** Start DATA SHOWN **

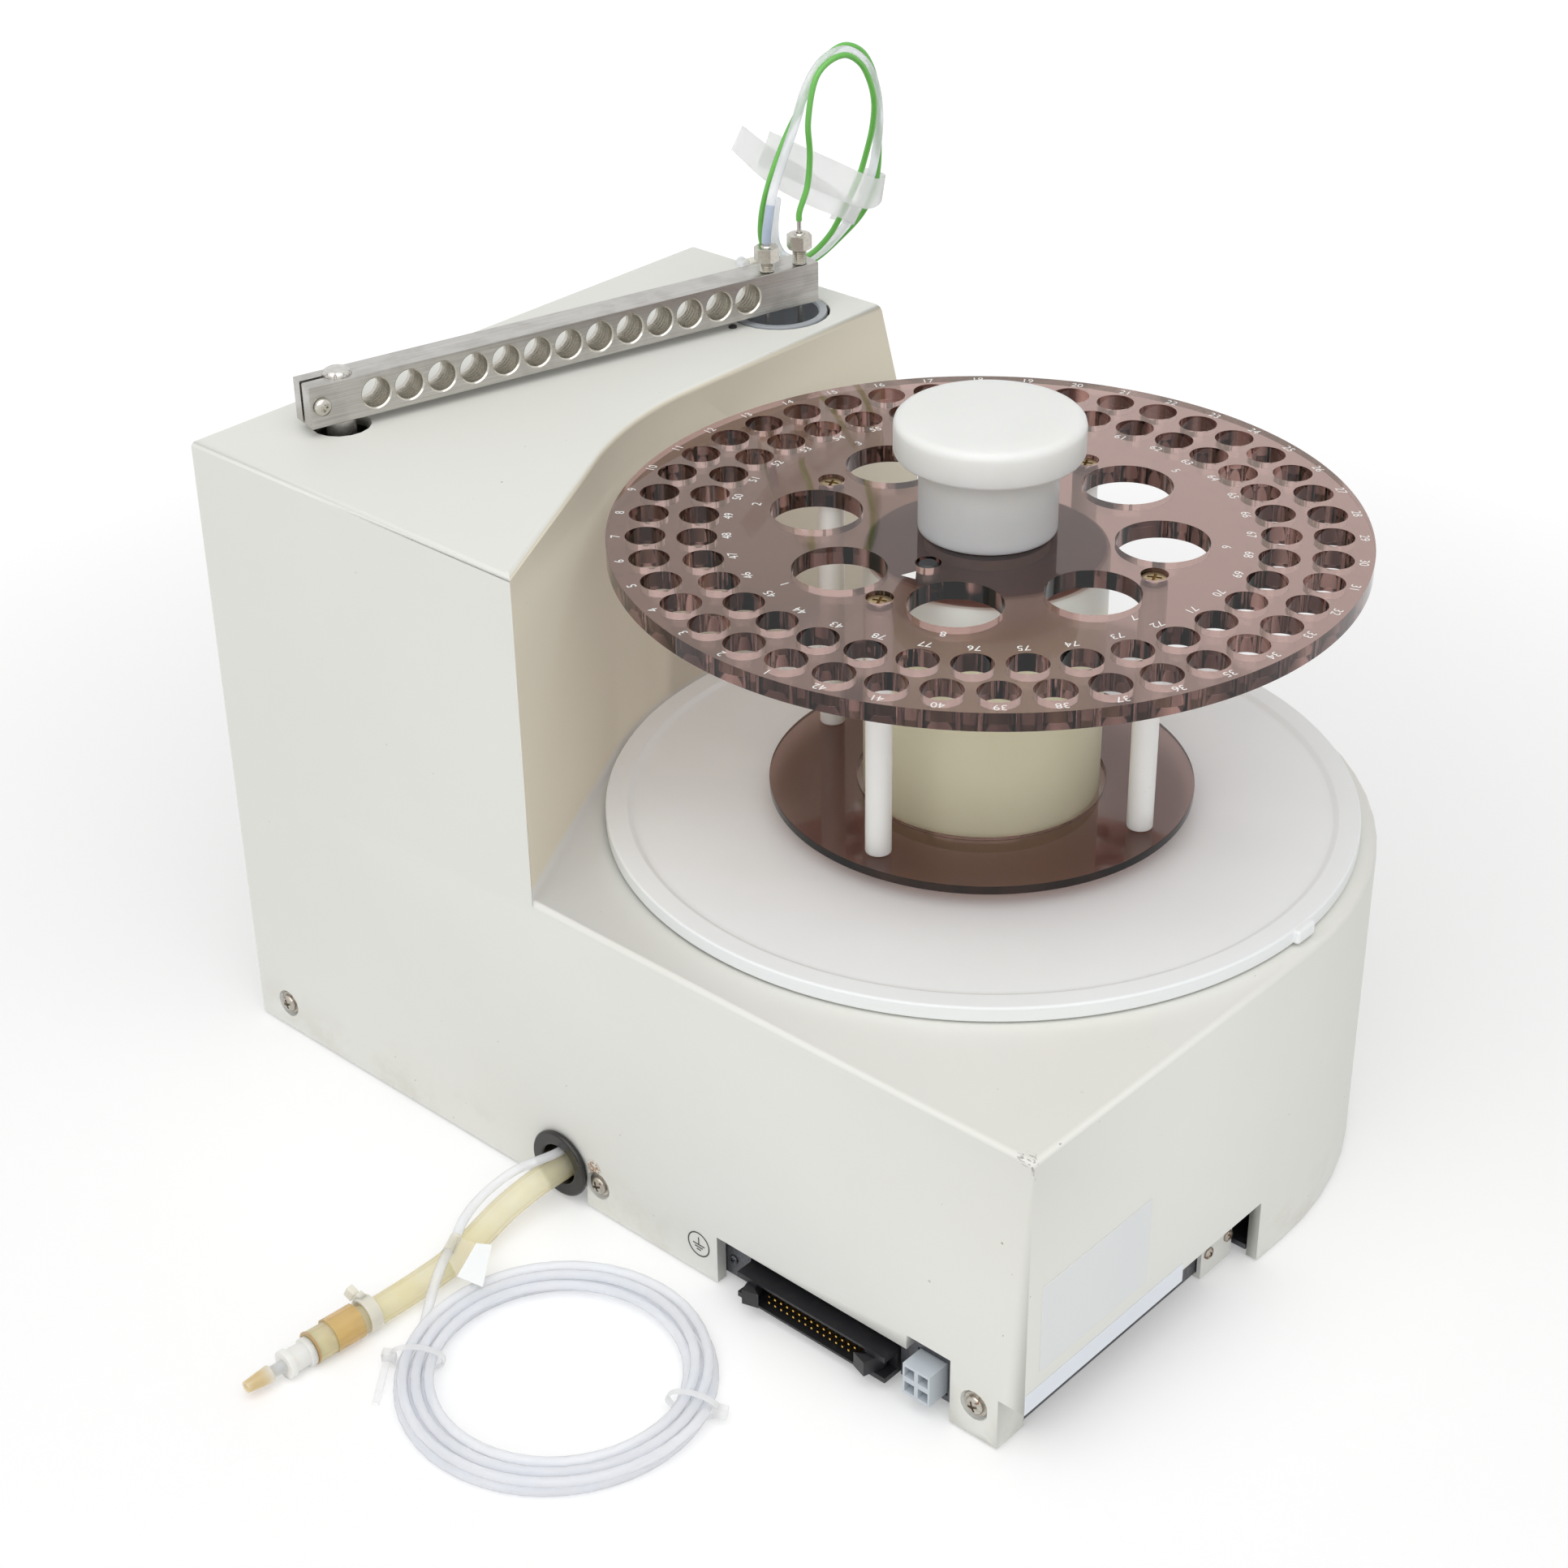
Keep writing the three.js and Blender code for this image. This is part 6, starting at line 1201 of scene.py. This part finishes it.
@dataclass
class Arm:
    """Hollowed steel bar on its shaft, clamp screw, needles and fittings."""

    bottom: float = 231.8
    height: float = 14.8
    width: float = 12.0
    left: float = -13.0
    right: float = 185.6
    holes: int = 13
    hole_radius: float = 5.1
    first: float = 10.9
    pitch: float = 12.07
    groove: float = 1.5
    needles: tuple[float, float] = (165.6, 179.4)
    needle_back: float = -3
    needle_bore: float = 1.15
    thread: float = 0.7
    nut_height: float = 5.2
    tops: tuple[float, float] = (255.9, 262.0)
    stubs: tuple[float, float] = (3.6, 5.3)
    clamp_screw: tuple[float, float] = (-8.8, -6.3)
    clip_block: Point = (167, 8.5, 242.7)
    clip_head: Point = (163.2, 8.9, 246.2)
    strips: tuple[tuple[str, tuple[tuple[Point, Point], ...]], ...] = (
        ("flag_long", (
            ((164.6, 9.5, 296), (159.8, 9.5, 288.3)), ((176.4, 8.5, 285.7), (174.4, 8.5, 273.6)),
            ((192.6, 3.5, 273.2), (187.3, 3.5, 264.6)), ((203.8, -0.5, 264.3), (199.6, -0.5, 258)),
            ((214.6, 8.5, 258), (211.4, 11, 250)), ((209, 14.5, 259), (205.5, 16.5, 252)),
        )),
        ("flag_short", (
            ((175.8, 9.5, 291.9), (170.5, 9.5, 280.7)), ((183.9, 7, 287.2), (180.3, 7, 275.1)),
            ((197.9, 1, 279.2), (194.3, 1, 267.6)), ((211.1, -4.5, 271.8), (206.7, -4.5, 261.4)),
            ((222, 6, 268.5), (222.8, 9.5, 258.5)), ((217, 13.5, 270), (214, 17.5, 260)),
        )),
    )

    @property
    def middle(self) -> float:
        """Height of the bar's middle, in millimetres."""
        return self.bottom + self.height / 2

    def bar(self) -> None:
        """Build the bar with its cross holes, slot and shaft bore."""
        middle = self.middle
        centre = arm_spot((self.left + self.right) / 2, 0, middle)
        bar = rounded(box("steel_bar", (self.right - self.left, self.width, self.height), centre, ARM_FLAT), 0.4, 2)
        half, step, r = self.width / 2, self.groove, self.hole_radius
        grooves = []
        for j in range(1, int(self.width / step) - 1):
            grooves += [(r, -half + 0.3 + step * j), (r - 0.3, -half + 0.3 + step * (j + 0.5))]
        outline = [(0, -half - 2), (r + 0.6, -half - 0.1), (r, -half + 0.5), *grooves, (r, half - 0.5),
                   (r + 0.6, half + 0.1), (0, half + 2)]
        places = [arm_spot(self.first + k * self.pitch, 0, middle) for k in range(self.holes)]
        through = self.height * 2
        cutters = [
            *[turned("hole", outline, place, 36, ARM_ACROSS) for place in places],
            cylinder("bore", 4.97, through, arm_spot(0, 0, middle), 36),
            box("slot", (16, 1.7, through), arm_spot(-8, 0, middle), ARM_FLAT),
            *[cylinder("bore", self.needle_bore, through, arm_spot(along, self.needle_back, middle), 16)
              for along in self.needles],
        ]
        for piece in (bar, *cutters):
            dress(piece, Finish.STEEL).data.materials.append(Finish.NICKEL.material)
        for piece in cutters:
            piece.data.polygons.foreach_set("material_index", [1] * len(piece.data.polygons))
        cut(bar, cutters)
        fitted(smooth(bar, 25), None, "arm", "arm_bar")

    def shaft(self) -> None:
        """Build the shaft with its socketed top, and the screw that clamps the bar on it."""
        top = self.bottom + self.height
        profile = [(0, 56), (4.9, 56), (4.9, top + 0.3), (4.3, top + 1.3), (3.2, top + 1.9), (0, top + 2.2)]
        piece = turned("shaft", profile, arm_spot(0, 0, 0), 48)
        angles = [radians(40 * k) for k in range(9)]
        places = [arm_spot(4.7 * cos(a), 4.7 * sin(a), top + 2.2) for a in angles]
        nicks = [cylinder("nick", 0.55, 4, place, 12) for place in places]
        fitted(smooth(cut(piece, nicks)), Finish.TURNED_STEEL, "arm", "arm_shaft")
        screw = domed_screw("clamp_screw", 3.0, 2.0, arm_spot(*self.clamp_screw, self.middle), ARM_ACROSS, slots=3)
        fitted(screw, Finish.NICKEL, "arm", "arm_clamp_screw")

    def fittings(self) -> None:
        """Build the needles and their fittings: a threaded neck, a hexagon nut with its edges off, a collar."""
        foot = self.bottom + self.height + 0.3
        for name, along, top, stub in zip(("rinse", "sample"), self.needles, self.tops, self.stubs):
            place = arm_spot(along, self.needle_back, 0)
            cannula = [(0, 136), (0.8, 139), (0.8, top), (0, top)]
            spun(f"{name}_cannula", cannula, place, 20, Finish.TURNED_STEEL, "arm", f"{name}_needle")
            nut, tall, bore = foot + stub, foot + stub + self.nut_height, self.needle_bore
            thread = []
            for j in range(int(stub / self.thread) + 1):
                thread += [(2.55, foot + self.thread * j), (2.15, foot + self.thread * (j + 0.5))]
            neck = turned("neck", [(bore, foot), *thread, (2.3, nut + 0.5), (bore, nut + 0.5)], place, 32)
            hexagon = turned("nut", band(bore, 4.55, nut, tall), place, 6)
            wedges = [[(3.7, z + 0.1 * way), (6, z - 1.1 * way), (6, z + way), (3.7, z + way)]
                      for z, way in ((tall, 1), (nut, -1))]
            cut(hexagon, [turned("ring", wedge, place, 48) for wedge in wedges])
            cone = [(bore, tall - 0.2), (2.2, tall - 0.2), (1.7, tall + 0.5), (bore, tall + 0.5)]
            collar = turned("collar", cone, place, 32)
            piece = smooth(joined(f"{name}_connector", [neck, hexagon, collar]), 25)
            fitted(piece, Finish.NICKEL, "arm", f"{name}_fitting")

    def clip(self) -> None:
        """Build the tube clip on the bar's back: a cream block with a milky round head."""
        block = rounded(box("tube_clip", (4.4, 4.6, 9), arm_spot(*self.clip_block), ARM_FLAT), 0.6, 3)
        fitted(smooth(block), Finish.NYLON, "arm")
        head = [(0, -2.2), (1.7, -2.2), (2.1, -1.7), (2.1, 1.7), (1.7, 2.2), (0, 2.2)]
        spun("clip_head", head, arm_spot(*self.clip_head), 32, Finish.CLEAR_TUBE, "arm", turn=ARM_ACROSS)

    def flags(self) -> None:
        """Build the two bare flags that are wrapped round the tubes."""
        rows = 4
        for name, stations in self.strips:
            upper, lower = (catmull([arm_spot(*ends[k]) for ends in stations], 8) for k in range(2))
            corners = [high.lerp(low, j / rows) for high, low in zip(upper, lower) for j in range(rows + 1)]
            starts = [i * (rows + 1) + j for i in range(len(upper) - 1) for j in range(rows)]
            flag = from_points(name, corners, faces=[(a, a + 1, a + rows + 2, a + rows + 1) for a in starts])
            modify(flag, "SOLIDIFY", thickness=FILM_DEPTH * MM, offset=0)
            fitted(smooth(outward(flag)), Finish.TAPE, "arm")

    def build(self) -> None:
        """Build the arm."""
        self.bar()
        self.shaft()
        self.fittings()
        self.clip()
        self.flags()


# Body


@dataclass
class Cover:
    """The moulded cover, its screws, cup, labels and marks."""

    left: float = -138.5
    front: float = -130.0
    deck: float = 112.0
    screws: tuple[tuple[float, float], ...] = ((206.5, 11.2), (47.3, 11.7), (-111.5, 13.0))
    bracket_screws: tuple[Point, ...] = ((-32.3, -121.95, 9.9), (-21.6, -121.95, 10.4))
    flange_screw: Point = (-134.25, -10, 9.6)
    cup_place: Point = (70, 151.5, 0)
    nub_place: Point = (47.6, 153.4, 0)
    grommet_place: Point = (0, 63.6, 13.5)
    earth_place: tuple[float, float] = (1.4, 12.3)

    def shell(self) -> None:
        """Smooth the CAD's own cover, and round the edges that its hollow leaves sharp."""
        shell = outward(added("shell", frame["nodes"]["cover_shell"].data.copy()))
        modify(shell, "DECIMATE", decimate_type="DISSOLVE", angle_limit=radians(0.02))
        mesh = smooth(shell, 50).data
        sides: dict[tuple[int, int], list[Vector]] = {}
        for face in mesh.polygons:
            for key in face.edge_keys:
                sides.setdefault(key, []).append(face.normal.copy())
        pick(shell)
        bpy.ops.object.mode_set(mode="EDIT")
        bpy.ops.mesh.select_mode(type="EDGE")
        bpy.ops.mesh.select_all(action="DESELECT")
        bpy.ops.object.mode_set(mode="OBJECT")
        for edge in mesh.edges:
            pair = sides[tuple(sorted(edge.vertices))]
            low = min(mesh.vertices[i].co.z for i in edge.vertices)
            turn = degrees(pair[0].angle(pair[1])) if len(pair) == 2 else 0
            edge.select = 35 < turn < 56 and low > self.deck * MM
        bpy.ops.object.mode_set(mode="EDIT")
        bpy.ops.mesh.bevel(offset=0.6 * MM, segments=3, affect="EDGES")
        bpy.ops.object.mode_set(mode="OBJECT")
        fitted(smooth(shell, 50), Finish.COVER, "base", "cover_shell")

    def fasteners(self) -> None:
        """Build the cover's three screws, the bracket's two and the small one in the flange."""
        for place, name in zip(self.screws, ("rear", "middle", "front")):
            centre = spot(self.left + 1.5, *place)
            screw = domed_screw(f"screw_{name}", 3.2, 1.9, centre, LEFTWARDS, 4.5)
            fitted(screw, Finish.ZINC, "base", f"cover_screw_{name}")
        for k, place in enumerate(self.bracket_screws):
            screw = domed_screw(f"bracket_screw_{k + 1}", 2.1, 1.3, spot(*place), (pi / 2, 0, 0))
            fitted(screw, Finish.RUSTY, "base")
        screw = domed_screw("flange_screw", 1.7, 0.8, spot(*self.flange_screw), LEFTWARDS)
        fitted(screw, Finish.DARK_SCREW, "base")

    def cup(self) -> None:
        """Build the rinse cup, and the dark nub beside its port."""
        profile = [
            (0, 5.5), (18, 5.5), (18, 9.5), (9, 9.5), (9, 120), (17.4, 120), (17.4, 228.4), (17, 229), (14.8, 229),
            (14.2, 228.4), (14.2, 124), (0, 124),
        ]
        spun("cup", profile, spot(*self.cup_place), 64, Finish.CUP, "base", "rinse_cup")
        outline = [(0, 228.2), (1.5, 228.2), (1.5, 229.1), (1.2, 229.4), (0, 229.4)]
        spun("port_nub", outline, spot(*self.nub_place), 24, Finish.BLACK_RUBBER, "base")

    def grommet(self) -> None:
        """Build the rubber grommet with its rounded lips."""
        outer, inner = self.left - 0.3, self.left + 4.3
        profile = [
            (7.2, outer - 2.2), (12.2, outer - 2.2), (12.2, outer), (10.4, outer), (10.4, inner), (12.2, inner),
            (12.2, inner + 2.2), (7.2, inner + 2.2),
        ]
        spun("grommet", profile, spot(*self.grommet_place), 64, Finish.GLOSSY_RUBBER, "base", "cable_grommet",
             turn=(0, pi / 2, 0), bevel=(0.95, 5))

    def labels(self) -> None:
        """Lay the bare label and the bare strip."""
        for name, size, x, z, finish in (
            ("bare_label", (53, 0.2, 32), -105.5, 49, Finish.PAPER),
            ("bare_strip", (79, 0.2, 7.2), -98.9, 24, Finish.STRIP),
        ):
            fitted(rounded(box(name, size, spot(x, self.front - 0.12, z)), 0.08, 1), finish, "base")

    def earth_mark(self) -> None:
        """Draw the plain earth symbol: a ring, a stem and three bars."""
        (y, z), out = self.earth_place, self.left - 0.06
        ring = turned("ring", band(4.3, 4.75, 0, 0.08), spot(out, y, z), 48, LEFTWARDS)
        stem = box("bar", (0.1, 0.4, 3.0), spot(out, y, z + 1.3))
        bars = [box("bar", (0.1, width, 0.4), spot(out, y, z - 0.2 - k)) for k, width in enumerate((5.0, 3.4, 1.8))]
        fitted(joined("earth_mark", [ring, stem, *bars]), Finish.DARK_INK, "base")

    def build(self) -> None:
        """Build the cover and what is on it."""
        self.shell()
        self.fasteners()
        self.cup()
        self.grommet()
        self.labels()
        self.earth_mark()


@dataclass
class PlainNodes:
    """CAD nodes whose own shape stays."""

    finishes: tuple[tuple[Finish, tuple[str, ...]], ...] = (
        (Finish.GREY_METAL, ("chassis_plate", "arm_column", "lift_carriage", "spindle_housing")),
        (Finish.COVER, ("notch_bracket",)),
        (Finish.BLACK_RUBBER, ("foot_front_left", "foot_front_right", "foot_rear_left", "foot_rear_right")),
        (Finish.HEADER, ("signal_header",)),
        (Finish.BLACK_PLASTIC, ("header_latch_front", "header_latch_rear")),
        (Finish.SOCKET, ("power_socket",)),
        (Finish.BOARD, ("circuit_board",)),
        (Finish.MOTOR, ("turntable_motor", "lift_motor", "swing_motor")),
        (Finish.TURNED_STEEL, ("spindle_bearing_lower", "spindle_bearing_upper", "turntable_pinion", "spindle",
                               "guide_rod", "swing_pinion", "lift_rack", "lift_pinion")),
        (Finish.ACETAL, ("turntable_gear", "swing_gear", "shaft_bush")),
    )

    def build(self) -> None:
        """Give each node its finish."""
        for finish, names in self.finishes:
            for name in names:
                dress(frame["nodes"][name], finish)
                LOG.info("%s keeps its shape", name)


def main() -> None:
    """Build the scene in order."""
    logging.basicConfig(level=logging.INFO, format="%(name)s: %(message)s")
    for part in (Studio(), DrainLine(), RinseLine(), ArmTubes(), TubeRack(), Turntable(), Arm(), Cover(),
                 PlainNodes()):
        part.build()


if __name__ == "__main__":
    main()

** End DATA SHOWN **

TASK OBJECTIVE: Up to and including the line with "steel bar on", repeat the data exactly, starting from its first line; nothing else belongs in the response.

PROBLEM SOLUTION:
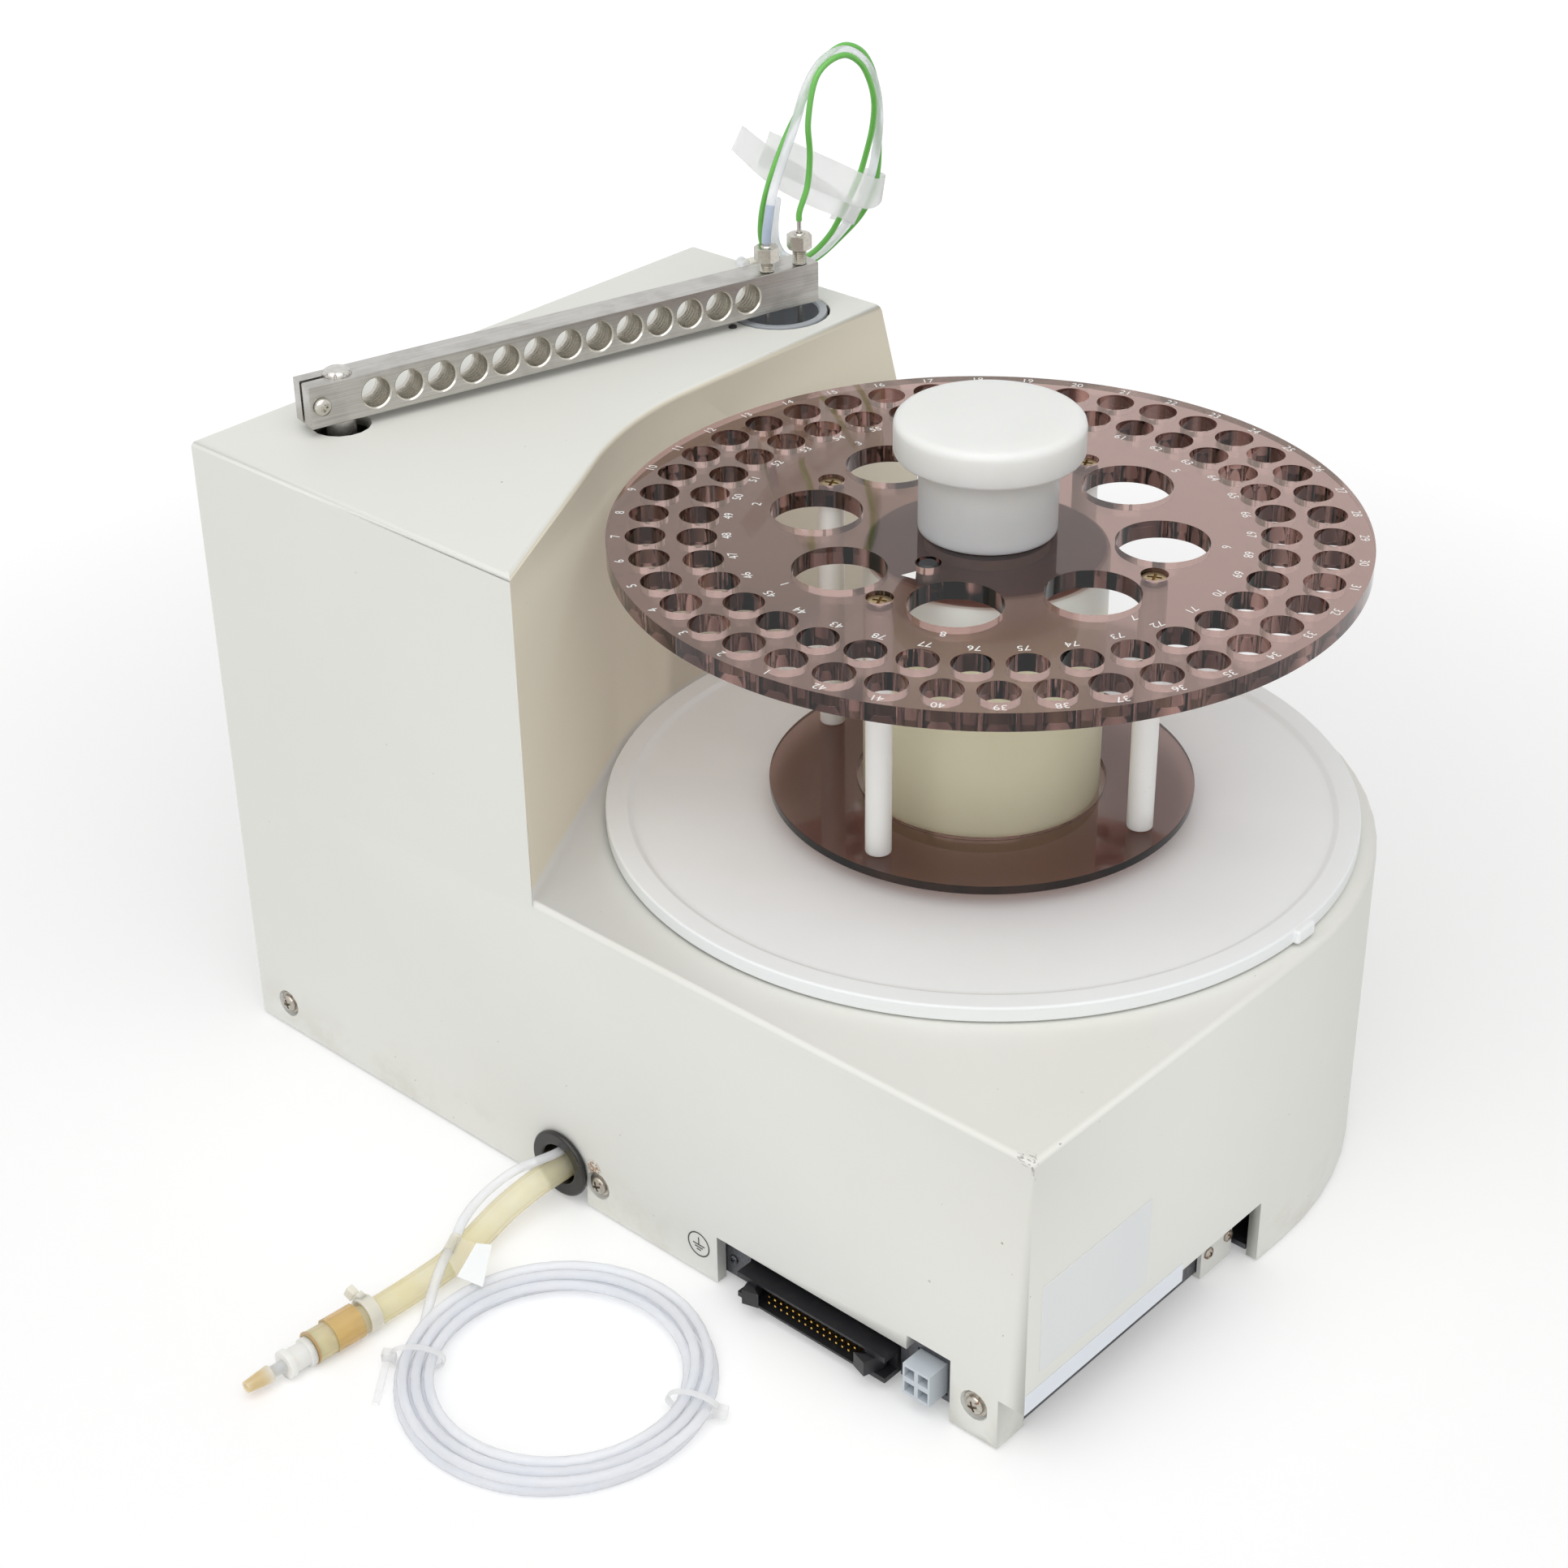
Keep writing the three.js and Blender code for this image. This is part 6, starting at line 1201 of scene.py. This part finishes it.
@dataclass
class Arm:
    """Hollowed steel bar on its shaft, clamp screw, needles and fittings."""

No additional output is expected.